Updated: Mar 20, 2024

In the 'burg, Dairy Queen was more than a place; it was a feeling. It was the anticipation in the pit of your stomach as you rounded the corner and saw the red roof in the distance.  It was the taste of summer, sweet and fleeting, captured in every bite, every lick, every sip. If your stomach could have a Christmas of its own, Dairy Queen would be the presents under the tree.

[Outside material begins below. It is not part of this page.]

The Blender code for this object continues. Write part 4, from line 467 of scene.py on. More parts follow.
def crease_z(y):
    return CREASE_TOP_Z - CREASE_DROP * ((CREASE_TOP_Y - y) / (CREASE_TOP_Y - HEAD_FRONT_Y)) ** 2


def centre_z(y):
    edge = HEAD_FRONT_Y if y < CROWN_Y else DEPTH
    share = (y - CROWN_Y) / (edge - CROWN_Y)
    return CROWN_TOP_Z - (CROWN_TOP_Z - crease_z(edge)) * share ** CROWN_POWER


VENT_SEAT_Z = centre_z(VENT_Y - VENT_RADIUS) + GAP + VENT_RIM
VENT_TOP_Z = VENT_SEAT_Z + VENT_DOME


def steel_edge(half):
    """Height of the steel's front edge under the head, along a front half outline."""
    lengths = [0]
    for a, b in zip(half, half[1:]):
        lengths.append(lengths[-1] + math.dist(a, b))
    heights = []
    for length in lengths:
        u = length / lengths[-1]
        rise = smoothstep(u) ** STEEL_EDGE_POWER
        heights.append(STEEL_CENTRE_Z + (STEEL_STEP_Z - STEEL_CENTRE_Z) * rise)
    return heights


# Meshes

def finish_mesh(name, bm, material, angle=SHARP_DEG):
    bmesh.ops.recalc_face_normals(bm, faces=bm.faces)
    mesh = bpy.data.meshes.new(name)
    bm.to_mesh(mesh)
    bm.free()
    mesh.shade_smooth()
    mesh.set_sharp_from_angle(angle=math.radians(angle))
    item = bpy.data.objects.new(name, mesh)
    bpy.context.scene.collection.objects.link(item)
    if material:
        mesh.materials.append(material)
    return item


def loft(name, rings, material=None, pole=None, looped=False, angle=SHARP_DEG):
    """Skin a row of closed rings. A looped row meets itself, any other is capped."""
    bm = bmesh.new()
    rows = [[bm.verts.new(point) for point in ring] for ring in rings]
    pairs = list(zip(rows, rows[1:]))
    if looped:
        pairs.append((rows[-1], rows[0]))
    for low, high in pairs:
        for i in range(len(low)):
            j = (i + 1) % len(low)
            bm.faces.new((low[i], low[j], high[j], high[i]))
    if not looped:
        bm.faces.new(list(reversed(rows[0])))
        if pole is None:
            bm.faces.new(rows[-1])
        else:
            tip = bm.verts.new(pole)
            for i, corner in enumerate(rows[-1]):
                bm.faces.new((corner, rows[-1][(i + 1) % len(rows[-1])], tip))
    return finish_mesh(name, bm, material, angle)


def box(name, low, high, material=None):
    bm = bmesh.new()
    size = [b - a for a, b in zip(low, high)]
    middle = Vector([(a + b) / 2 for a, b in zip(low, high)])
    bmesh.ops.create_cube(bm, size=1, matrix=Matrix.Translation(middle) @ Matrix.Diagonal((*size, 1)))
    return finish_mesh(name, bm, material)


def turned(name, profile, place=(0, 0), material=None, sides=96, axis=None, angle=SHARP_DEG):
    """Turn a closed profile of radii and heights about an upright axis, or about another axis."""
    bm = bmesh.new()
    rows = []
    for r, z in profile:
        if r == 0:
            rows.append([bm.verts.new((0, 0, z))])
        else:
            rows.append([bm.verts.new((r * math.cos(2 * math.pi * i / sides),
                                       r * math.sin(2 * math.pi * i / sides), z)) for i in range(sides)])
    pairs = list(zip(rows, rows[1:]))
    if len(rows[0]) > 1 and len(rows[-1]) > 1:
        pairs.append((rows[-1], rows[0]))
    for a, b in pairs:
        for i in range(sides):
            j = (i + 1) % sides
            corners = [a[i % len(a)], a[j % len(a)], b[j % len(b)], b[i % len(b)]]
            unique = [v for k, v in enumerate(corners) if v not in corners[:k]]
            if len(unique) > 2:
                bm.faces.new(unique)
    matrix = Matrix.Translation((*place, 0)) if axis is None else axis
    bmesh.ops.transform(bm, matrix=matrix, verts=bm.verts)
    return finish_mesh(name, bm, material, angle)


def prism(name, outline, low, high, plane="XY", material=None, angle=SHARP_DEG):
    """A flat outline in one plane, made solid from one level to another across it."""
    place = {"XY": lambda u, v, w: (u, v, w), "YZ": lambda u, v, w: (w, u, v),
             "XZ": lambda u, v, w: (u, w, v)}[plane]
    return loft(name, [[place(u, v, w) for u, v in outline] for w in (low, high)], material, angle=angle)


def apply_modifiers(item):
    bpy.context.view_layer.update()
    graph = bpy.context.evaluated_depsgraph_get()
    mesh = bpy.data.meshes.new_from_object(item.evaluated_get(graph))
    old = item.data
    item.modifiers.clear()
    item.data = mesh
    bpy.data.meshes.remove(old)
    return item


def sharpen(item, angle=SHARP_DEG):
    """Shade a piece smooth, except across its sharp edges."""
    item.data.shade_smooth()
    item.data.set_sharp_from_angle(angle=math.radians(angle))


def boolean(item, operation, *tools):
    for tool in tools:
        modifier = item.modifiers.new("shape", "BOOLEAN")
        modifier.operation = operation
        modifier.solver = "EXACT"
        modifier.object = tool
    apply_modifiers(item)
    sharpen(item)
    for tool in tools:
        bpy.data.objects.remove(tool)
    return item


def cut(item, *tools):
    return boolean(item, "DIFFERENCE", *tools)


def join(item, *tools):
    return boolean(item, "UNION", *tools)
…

While retail in Ogdensburg had the likes of Grants, Fays, or Ames, Dairy Queen was one of the culinary queens. Sure, you could buy ice cream at P&C, and mom could forcibly contract carpal tunnel in her wrist trying to scoop some at home, but it just wasn’t the same. No, rolling into their parking lot, and getting a soft serve with the little curly at the top of a sugar cone on a warm, sticky July night, replete with flying insects throwing themselves at the overhead yellow bug lights, well, that was special. The trip, the atmosphere - it was all part of the experience, much like Starbucks is today, absent the pretentiousness.

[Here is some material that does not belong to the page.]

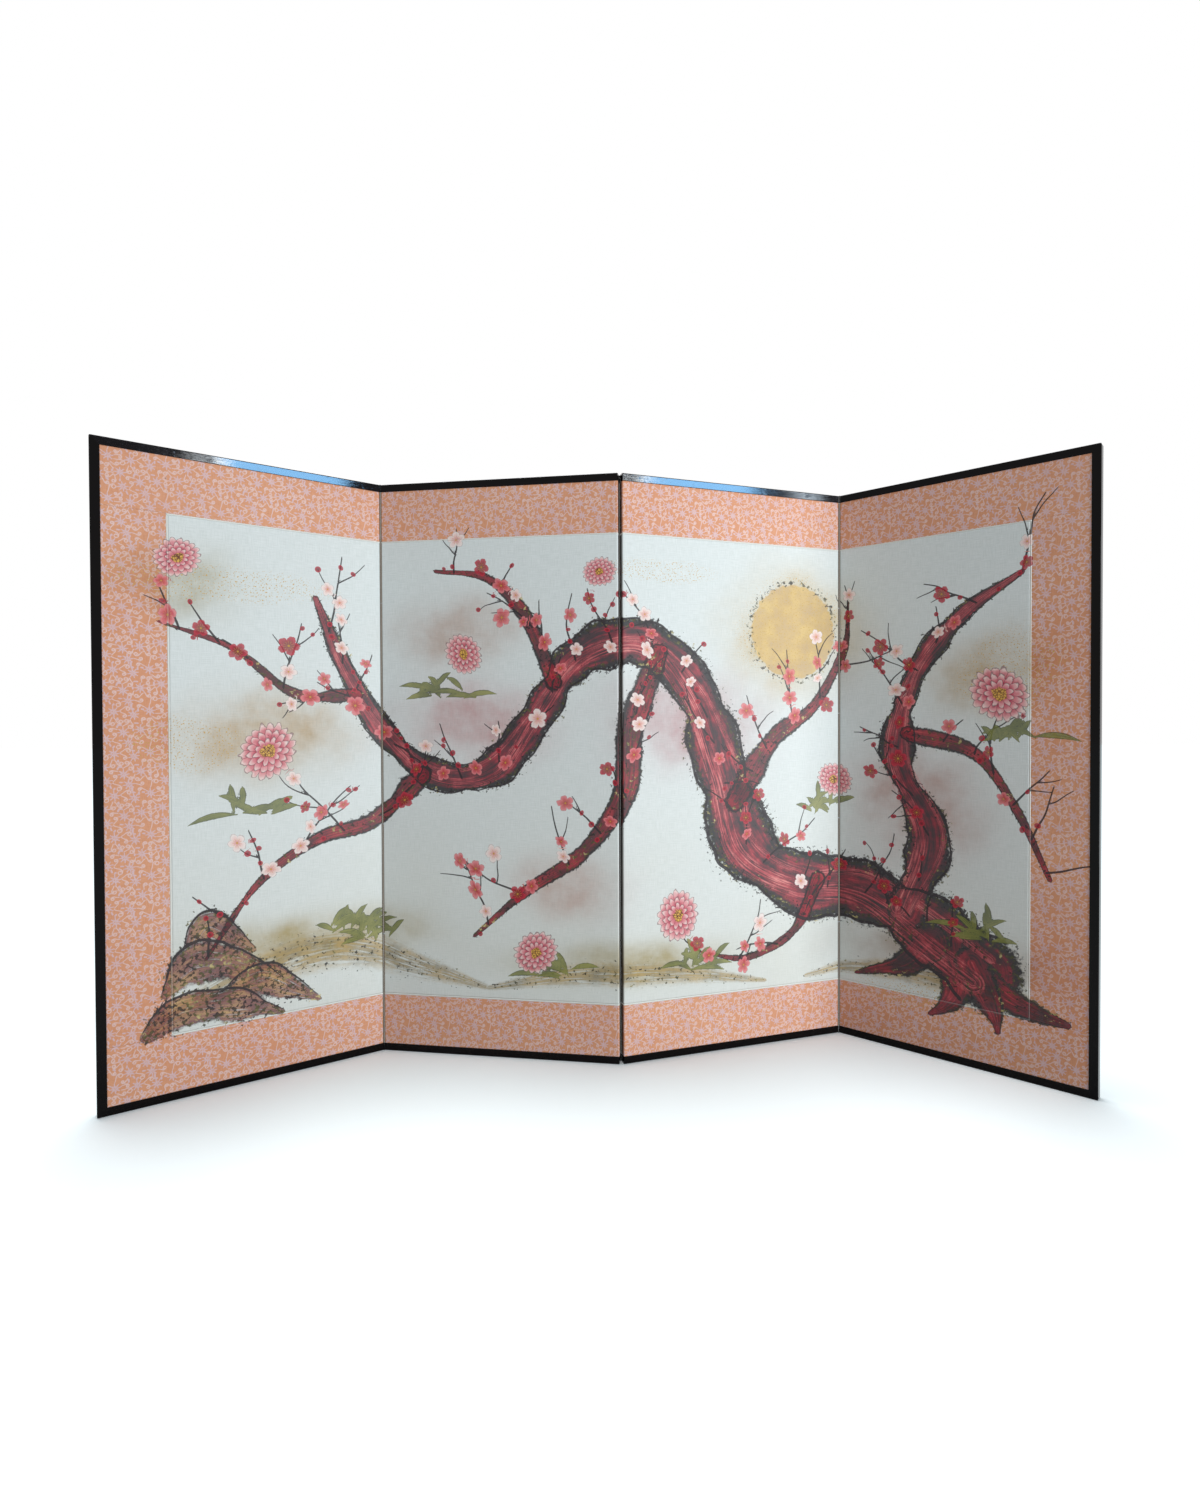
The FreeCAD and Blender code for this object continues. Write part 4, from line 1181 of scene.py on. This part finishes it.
def shade_fold_gaps(joint, height):
    strips = [node_points(name)[:, 2] for name in frame["nodes"]
              if name.startswith(joint["name"] + "_hinge_strips")]
    levels = np.unique(np.round(np.concatenate(strips), 4))
    bounds = np.concatenate(((0.0,), levels, (height,)))
    circle = [ROLL_RADIUS * direction(turn) for turn in np.linspace(0, 2 * math.pi, ROLL_SIDES + 1)]
    axis = np.array(joint["pos_m"][:2])
    points, faces = [], []
    for low, high in zip(bounds[::2], bounds[1::2]):
        rings = ((0.0, low), (1.0, low), (1.0, high), (0.0, high))
        faces.append(grid_faces(ROLL_SIDES + 1, len(rings)) + len(points))
        points += [(*(axis + share * spot), z) for spot in circle for share, z in rings]
    # Dark fillers that stand in for the shade in each fold's gap
    made = mesh_object(joint["name"] + "_shade_rolls", points, np.concatenate(faces),
                       SOLID_FINISHES["stile"])
    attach(made, joint["parent"])


# Stage, lights and camera

WORLD_LIGHT, WORLD_TINT = 0.36, (0.86, 1.03, 1.13, 1)
WHITE, BLACK = (1, 1, 1, 1), (0, 0, 0, 1)
FLOOR_SIZE, FLOOR_LEVEL = 40.0, -0.2 * MILLI
FLOOR_GLOW = 0.15
# Broad light from above that only the floor sees, for the screen's soft shadow
FLOOR_SUN, FLOOR_SUN_ANGLE = 2.25, math.radians(24)
FLOOR_SUN_PLACE = (-0.25, 0.55, 4.0)
# Lamps of the studio, which spare the floor: place, target, size, radiance and colour
LAMPS = (
    ("key", (1.9, -1.45, 0.60), (0, 0, 0.42), (0.9, 1.1), 15.5, (0.90, 0.97, 1.0)),
    ("ceiling", (0, -1.0, 2.1), (0, -0.999, 0), (2.4, 1.4), 0.75, (0.92, 1.04, 1.10)),
    ("behind", (-0.6, 2.6, 1.5), (0, 0, 0.4), (2.0, 1.6), 5.0, (1, 1, 1)),
)
# Windows of the room, which only the top rails mirror: place, size, radiance,
# colour and the panels, from 0, whose rail sees it
WINDOW_TARGET = (0, 0, 0.9)
WINDOWS = (
    ("sky", (4.20, -4.60, 2.80), (1.02, 1.2), 120.0, (0.27, 0.60, 1.0), (0, 2)),
    ("left_pane", (3.79, -4.95, 2.80), (0.07, 1.2), 170.0, (0.90, 0.96, 1.0), (0, 2)),
    ("left_slit", (3.68, -5.05, 2.80), (0.03, 1.2), 130.0, (0.90, 0.96, 1.0), (0, 2)),
    ("left_gleam", (3.61, -5.11, 2.80), (0.02, 1.2), 90.0, (0.90, 0.96, 1.0), (0, 2)),
    ("right_pane", (4.91, -3.94, 2.80), (0.16, 1.2), 90.0, (0.75, 0.88, 1.0), (2,)),
)


def make_floor():
    """White to the eye, duller to the light that it throws back on the screen."""
    g = Graph("pale_floor")
    looked_at = g.looked_at()
    seen = g.mix(g.noise(g.object_place(), 3.0), rgb(243, 249, 250), rgb(246, 252, 253))
    diffuse = g.value("BsdfDiffuse", {"Color": g.mix(looked_at, rgb(120, 103, 88), seen)})
    glow = g.value("Emission", {"Color": WHITE, "Strength": FLOOR_GLOW})
    none = g.value("Emission", {"Color": BLACK, "Strength": 0.0})
    chosen = g.value("MixShader", {0: looked_at, 1: none, 2: glow})
    g.node("OutputMaterial", {"Surface": g.value("AddShader", {0: diffuse, 1: chosen})})
    half, z = FLOOR_SIZE / 2, FLOOR_LEVEL
    points = [(-half, -half, z), (half, -half, z), (half, half, z), (-half, half, z)]
    made = mesh_object("floor", points, [(0, 1, 2, 3)], g.owner)
    return made


def make_world():
    """White to the eye, dimmer and cooler as light."""
    g = Graph("studio", world=True)
    bpy.context.scene.world = g.owner
    looked_at = g.looked_at()
    inputs = {"Color": g.mix(looked_at, WORLD_TINT, WHITE),
              "Strength": g.span(looked_at, 0.0, 1.0, WORLD_LIGHT, 1.0)}
    g.node("OutputWorld", {"Surface": g.value("Background", inputs)})


def add_light(kind, name, place, target, spared=(), only=(), **settings):
    """Adds a lamp that spares some things, or lights only some."""
    data = bpy.data.lights.new(name, kind)
    for key, value in settings.items():
        setattr(data, key, value)
    made = add_object(name, data)
    turn = (Vector(target) - Vector(place)).to_track_quat("-Z", "Y")
    made.matrix_world = Matrix.Translation(place) @ turn.to_matrix().to_4x4()
    chosen = bpy.data.collections.new(name + "_receivers")
    for item in (*spared, *only):
        chosen.objects.link(item)
    made.light_linking.receiver_collection = chosen
    for entry in chosen.collection_objects:
        entry.light_linking.link_state = "EXCLUDE" if spared else "INCLUDE"


def area_light(name, place, target, size, radiance, colour, **links):
    add_light("AREA", name, place, target, shape="RECTANGLE", size=size[0], size_y=size[1],
              energy=radiance * math.pi * size[0] * size[1], color=colour, **links)


def make_camera():
    data = bpy.data.cameras.new("camera")
    made = add_object("camera", data)
    made.matrix_world = (Matrix.Translation(CAMERA_PLACE) @ Matrix.Rotation(-CAMERA_YAW, 4, "Z")
                         @ Matrix.Rotation(math.pi / 2 + CAMERA_PITCH, 4, "X")
                         @ Matrix.Rotation(CAMERA_ROLL, 4, "Z"))
    data.sensor_fit = "HORIZONTAL"
    data.sensor_width = SENSOR_WIDTH
    data.lens = SENSOR_WIDTH * FOCAL_PIXELS / PHOTO_WIDTH
    data.shift_x = (PHOTO_WIDTH / 2 - CENTRE_PIXEL[0]) / PHOTO_WIDTH
    data.shift_y = (CENTRE_PIXEL[1] - PHOTO_HEIGHT / 2) / PHOTO_WIDTH
    data.clip_start, data.clip_end = CLIP_RANGE
    bpy.context.scene.camera = made


def main():
    panels = [Panel(index + 1) for index in range(PANEL_COUNT)]
    dress_solids()
    looks = {"painting": (SILK_STEP, 0.0, silk_material()),
             "brocade": (BROCADE_STEP, 0.0, brocade_material()),
             "fillet": (SILK_STEP, FILLET_LIFT, fillet_material()),
             "back": (PAPER_STEP, 0.0, back_material())}
    art = Painting(panels[0].width, panels[0].top + panels[0].bottom)
    tile = brocade_tile()
    for panel in panels:
        dress_panel(panel, looks, art, tile)
    for joint in frame["joints"]:
        shade_fold_gaps(joint, panels[0].span("top_rail")[1][2])
    floor = make_floor()
    make_world()
    add_light("SUN", "floor_sun", FLOOR_SUN_PLACE, (0, 0, 0), only=(floor,),
              energy=FLOOR_SUN, angle=FLOOR_SUN_ANGLE)
    for lamp in LAMPS:
        area_light(*lamp, spared=(floor,))
    rails = [frame["nodes"][panel.name("top_rail")] for panel in panels]
    for name, place, size, radiance, colour, seen_by in WINDOWS:
        area_light(name, place, WINDOW_TARGET, size, radiance, colour,
                   only=[rails[index] for index in seen_by])
    make_camera()
    bpy.context.scene.view_settings.view_transform = "Standard"


main()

It was an odd barn-shaped building, with a slated red roof, certainly out of the ordinary unless you were in Pennsylvania Dutch country, on top of which was the little Dairy Queen herself, wearing a Dutch-style cap and dress, a little 5-foot weathervane, going where the wind would take her, calling all souls with hunger pangs to her magical dairy-themed palace.

In addition to grabbing some chow or ice cream at the order window with the sliding screens and the high-school girls with their short-sleeved chocolate brown uniform tops with tan accents, made the act of ordering a Dilly Bar feel like an illicit transaction in deliciousness. There was also a dining area, where you could pick out songs on the jukebox right at your table, or throw down quarters in the precursors to video games., like Sea Wolf or Duck Hunt.

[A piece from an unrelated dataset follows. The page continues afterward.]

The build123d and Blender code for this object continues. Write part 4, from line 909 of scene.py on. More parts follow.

The first thing that hit you wasn't the scent of Brazier Burgers sizzling on the grill or the sugary allure of freshly spun Mr. Misties. No, it was the auditory salad of the buzzing of conversations, the metallic clinking of spoons against stainless steel tumblers, punctuated by the chime of the cash register, or the slushy whirring of a shake being crafted.

Mothers always seemed to have no problem with kid’s pleas to go there, perhaps to get out of a night of cooking,  although if you had a mother like mine, she’d rip whatever cool deliciousness you had out of your hand to “help you” by “cleaning up” the sides before it dripped. Gee, thanks, mom. But you could always count on her to have plenty of napkins should you drip, spending about 10 minutes pulling them out from those dispensers until you had enough paper in hand to cause the foreman at Diamond to add an additional shift.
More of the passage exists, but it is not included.